When to Pause and Reassess

A good rule of thumb: if you've been optimizing for six months and see no improvement in fill rate or inventory turns, step back. You may be optimizing the wrong things, or the problem may be elsewhere (e.g., supplier reliability, demand forecasting).

7. Open Questions and FAQ

We often hear the same questions from teams starting out. Here are a few with practical answers.

How do I start if I have no data?

Start with simple tracking: record your current inventory levels, sales, and orders for a few weeks. Even manual logs can reveal patterns. Then use that data to set initial reorder points. You don't need perfect data—just enough to get started. You can refine later.
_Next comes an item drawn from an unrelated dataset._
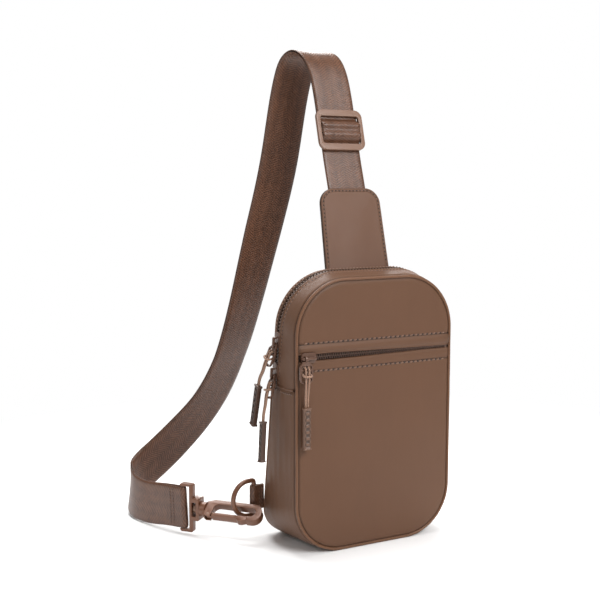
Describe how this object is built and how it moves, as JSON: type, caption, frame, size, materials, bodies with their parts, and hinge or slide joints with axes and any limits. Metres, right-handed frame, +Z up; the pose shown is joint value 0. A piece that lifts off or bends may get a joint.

Should I automate everything?

Not necessarily. Automation helps with repetitive calculations, but human judgment is still needed for exceptions. For example, if a supplier announces a price increase, you might want to buy extra stock. That decision is best made by a person who understands the context.

What's the most common mistake?

Focusing too much on cost reduction and not enough on service. Cutting inventory can save money, but if it hurts sales, the net effect is negative. Always measure both sides.

How often should I review my parameters?

At least quarterly for most items. For high-volume or high-variability items, monthly reviews may be better. For slow movers, semi-annual reviews might suffice. The key is to have a schedule and stick to it.

What if my team is small?

Start with the 20% of items that drive 80% of your value. Optimize those first, and leave the rest on simple rules. As you see results, you can expand to more items. Small teams can still make big improvements by focusing on the vital few.

As a next step, pick one product category and one location. Measure its current flow (turnover, fill rate, days of supply). Then apply one of the patterns from section 3—like segmentation or demand-driven replenishment. Track the change over two months. That small experiment will teach you more than reading any guide.